• **STATED PROBLEM**:
Starting at the line containing "obj.matrix_world = Matrix.Identity(4)", copy each line exactly, ending with the line containing "frame = import_model()". Leave out everything else.

[BEGIN DATA EXTRACT]

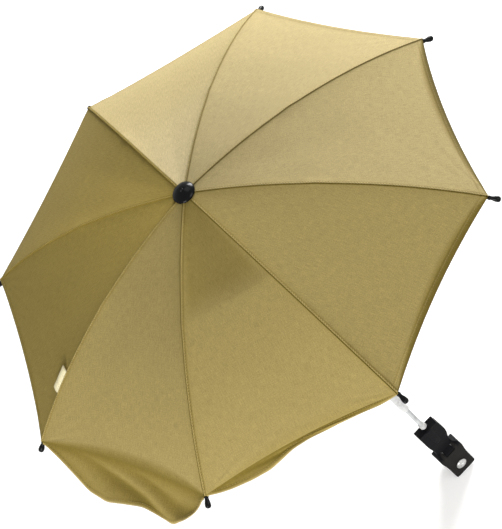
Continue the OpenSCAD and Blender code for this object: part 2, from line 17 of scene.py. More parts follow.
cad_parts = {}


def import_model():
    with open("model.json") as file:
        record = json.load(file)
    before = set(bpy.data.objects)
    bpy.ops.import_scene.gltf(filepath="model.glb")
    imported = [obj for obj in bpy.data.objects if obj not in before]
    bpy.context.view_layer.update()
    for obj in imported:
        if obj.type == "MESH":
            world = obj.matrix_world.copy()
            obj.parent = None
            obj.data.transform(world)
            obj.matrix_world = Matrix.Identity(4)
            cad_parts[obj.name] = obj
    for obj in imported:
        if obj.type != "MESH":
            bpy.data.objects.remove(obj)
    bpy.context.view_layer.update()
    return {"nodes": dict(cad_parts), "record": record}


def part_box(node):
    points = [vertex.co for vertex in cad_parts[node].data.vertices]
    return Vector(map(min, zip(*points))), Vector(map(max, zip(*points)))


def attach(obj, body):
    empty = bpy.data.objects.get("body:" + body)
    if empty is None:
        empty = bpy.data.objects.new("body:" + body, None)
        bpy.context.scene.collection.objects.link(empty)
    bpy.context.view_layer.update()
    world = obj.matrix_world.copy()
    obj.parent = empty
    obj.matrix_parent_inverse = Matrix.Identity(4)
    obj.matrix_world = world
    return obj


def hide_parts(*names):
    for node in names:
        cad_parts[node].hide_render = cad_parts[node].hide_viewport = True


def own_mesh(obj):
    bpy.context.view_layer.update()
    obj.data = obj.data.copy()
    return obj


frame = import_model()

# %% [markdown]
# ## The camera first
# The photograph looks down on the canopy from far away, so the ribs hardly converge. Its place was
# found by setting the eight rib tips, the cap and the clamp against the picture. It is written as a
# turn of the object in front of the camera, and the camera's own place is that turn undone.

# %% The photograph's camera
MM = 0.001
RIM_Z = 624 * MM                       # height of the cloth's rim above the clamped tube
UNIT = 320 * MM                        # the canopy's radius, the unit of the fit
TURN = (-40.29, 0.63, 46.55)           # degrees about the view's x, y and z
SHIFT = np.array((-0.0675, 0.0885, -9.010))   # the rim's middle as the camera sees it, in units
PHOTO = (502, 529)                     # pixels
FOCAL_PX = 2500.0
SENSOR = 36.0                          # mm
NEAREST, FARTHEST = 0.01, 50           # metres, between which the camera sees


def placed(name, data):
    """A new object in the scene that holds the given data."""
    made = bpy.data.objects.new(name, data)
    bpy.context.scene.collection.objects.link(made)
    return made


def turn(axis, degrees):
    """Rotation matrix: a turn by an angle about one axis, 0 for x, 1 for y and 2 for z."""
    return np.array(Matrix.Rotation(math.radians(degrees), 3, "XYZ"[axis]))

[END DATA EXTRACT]
[BEGIN DATA EXTRACT]

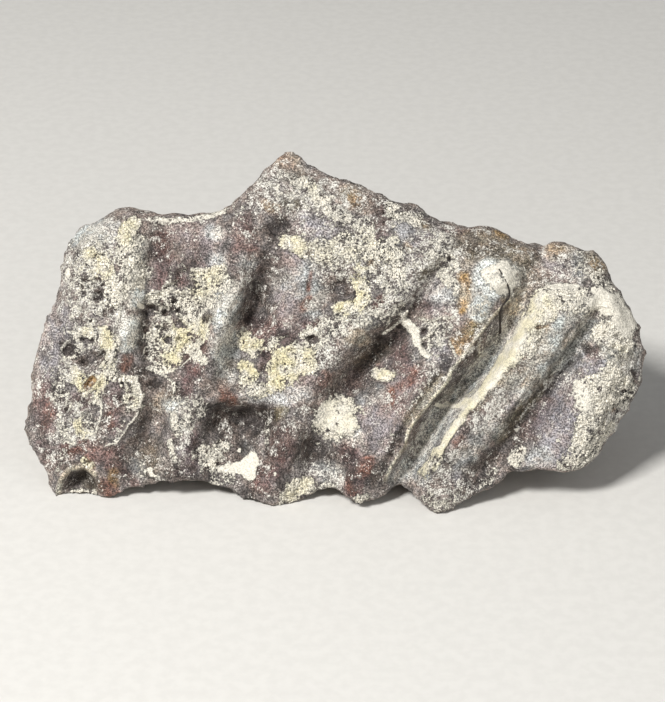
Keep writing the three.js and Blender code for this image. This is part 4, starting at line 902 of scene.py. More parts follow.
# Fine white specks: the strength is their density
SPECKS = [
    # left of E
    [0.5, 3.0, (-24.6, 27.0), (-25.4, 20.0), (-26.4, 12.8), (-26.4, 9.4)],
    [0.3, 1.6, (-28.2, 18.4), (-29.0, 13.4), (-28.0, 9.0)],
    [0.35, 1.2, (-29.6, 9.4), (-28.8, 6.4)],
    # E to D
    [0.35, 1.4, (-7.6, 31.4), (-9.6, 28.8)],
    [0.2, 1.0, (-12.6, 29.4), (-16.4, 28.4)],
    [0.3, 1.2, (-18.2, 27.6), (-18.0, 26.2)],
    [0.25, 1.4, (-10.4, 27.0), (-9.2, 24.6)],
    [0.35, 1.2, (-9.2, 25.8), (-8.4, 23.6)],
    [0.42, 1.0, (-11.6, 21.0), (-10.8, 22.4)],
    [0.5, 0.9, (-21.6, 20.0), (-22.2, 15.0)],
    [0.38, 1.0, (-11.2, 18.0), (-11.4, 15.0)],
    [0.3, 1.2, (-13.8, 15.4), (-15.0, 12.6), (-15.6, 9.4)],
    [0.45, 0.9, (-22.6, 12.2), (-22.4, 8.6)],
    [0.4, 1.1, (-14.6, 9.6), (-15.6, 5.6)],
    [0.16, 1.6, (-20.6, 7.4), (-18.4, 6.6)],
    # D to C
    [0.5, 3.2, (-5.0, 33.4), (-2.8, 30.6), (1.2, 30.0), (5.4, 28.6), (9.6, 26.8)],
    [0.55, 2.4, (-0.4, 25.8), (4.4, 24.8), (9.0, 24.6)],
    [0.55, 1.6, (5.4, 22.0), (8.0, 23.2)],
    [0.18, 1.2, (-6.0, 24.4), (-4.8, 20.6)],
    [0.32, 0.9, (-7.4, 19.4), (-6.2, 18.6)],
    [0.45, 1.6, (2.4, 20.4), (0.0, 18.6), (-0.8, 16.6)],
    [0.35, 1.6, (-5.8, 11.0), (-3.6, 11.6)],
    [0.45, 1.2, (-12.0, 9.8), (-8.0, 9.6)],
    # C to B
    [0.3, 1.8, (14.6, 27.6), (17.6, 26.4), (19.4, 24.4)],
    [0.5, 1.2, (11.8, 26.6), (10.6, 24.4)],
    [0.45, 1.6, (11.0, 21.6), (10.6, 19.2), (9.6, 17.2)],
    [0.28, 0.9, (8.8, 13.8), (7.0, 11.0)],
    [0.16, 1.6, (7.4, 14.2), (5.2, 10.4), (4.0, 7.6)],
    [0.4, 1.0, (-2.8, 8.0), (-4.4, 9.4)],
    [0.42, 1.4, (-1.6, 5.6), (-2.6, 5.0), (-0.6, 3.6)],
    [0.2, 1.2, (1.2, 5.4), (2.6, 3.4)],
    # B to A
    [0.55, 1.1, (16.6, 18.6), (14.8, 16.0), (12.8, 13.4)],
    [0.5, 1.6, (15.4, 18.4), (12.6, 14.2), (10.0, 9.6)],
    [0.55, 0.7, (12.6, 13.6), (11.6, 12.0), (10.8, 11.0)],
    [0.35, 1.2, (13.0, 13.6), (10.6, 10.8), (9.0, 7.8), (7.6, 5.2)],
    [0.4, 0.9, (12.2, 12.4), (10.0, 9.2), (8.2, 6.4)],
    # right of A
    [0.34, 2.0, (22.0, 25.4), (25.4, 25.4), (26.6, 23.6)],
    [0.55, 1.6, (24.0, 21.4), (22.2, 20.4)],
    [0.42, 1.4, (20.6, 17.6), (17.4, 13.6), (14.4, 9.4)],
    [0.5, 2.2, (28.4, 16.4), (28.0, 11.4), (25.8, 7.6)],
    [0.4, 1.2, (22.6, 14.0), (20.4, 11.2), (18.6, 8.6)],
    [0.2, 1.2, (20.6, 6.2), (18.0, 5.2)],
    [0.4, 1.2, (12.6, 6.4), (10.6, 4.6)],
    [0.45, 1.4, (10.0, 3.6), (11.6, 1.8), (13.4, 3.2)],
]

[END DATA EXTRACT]

• **THE RESPONSE**:
            obj.matrix_world = Matrix.Identity(4)
            cad_parts[obj.name] = obj
    for obj in imported:
        if obj.type != "MESH":
            bpy.data.objects.remove(obj)
    bpy.context.view_layer.update()
    return {"nodes": dict(cad_parts), "record": record}


def part_box(node):
    points = [vertex.co for vertex in cad_parts[node].data.vertices]
    return Vector(map(min, zip(*points))), Vector(map(max, zip(*points)))


def attach(obj, body):
    empty = bpy.data.objects.get("body:" + body)
    if empty is None:
        empty = bpy.data.objects.new("body:" + body, None)
        bpy.context.scene.collection.objects.link(empty)
    bpy.context.view_layer.update()
    world = obj.matrix_world.copy()
    obj.parent = empty
    obj.matrix_parent_inverse = Matrix.Identity(4)
    obj.matrix_world = world
    return obj


def hide_parts(*names):
    for node in names:
        cad_parts[node].hide_render = cad_parts[node].hide_viewport = True


def own_mesh(obj):
    bpy.context.view_layer.update()
    obj.data = obj.data.copy()
    return obj


frame = import_model()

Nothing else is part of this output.